Yes: End of life care everywhere is everyone’s business
I am pleased to see that Dr Oliver writes in his article 'These included patients or loved ones discussing their own concerns and choices'. Because a lot of end-of-life guidance written by clinicians, seems to avoid describing patients expressing their clear choices - which I think should be more clearly worded as decisions or instructions - and instead typically mentions 'the patient's wishes and preferences'. The word 'wishes' is not appropriate when describing a decision: I can decide to take an umbrella with me in case it rains, and I can wish it doesn't rain'. And 'preferences' is better used in connection with things which are less clear than decisions: 'I never eat oranges, and I often have a preference for pears over apples'.
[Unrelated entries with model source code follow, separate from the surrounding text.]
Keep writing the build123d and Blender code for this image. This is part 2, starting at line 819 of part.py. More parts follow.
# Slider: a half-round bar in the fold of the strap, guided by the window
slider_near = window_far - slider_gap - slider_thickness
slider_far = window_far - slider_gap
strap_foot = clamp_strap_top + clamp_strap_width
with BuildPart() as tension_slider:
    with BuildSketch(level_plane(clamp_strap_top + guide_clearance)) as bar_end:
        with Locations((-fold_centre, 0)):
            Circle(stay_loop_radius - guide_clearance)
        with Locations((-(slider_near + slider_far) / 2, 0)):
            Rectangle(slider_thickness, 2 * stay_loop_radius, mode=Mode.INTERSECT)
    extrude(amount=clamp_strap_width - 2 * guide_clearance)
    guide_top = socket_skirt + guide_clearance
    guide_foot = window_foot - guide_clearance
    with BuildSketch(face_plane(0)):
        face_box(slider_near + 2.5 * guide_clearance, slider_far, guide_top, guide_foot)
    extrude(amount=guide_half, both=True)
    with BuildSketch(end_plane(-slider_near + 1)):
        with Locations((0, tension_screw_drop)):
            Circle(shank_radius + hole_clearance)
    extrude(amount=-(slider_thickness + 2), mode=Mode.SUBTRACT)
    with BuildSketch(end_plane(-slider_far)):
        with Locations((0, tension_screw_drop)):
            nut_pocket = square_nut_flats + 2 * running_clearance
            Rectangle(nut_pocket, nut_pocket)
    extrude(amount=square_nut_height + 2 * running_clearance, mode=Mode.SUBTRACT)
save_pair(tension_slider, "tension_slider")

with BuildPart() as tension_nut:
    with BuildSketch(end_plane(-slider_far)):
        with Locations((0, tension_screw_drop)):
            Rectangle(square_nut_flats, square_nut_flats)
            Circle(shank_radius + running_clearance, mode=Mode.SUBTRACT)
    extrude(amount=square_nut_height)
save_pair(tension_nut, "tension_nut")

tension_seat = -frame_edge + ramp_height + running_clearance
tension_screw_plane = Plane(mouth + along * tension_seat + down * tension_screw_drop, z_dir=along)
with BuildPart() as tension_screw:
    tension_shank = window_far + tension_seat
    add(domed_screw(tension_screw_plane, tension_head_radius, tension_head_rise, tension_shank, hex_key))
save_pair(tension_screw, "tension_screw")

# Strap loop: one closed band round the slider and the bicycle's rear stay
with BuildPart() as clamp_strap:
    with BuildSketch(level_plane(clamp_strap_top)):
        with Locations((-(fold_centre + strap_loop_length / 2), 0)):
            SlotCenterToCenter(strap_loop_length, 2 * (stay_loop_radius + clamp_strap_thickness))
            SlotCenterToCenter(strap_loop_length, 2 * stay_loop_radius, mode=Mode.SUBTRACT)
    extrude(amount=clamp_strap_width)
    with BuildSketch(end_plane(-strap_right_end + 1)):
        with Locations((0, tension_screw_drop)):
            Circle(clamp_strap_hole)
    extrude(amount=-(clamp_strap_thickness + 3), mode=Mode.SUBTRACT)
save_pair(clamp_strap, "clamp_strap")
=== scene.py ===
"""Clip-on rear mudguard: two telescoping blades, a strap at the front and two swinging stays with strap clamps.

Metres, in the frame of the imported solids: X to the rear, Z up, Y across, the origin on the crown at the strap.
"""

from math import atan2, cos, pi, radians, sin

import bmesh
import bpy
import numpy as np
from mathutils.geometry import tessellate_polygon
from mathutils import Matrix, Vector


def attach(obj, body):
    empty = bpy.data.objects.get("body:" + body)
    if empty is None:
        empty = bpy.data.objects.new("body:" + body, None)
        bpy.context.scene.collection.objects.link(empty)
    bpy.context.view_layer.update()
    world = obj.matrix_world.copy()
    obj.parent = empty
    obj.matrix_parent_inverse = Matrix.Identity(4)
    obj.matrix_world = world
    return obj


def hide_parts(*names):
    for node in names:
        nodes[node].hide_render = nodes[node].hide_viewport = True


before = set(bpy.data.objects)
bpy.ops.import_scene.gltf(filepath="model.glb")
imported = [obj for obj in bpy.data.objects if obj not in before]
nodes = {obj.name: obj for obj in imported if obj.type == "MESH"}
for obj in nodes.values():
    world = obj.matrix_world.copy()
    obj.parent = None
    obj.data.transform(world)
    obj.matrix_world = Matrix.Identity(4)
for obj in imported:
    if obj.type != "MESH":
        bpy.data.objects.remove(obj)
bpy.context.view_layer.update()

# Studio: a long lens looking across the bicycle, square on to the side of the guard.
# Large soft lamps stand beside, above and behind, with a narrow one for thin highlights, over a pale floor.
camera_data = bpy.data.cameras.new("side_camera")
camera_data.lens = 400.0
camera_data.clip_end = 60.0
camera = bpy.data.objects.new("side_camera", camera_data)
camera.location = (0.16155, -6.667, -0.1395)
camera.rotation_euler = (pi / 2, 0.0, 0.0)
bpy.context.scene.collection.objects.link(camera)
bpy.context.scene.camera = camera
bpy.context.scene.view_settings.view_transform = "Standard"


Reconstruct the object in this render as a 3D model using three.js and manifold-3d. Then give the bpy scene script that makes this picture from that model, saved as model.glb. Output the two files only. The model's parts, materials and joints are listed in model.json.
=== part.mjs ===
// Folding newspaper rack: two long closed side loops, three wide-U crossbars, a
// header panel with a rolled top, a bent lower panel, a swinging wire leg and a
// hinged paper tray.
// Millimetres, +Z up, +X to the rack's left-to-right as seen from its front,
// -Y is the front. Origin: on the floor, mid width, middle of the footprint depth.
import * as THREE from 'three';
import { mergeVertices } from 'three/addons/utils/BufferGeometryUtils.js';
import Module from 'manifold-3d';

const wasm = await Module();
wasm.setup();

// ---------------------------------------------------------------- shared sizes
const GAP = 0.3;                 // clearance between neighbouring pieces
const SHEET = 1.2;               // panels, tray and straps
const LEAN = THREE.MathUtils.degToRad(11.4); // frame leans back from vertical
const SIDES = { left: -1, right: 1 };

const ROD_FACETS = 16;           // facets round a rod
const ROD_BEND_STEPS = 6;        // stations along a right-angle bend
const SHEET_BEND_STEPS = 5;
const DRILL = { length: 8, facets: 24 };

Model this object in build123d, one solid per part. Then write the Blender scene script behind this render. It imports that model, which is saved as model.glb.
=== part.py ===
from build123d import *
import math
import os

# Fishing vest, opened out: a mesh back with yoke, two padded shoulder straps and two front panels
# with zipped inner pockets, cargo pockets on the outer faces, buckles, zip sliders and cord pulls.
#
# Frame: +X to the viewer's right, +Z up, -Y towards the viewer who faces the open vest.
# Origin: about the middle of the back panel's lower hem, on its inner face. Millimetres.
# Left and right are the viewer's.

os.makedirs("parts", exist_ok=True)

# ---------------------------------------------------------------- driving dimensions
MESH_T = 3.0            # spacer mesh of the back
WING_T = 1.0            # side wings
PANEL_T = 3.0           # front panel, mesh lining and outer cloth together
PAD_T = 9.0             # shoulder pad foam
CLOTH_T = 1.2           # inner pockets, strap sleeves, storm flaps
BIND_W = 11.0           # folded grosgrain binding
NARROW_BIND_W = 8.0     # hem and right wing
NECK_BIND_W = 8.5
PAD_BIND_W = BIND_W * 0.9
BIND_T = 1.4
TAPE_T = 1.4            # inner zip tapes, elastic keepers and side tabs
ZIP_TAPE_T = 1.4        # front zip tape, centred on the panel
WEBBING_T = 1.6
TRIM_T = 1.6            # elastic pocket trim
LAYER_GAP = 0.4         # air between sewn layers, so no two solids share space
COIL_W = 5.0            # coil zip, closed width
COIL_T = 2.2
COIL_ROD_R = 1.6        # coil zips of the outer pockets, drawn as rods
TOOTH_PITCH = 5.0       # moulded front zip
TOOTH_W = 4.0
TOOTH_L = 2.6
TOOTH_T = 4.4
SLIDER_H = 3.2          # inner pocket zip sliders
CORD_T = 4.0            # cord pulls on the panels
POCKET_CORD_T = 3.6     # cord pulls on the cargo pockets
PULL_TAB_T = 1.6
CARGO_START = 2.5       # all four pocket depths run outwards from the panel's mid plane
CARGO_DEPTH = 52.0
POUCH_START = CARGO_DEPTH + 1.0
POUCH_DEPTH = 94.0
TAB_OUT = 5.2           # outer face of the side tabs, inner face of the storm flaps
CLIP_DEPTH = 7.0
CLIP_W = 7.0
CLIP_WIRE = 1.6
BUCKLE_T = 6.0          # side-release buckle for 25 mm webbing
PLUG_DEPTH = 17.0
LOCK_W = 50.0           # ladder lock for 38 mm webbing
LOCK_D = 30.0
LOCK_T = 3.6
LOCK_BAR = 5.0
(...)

The thing that really bothers me about this, is the contemporary promotion of 'advance statements' from patients, instead of the promotion of the much more helpful Advance Decisions (I discuss this in ref 1). The point being that if the patient loses mental capacity, and there is a decision to be made, a clear decision previously expressed by the patient should be followed, but 'patient preferences' are merely things which a best-interests decision-maker would need to be considering: and best-interests decision-making is a fraught and complex process, best avoided if at all possible.
There might be something going on with the way people use words, which further clouds this issue. I recently asked on a Facebook page 'Are – and I'm not being sexist, nor am I trying to start a discussion of 'why this might be true, if it is true' – women, when describing their definite refusal of something, more likely than men to say 'I wish to' or 'I would prefer' instead of 'I've decided to' ?'.
Fundamentally (ref 2) you need to get the words right, or else you risk confusing informed consent with best-interests decision-making.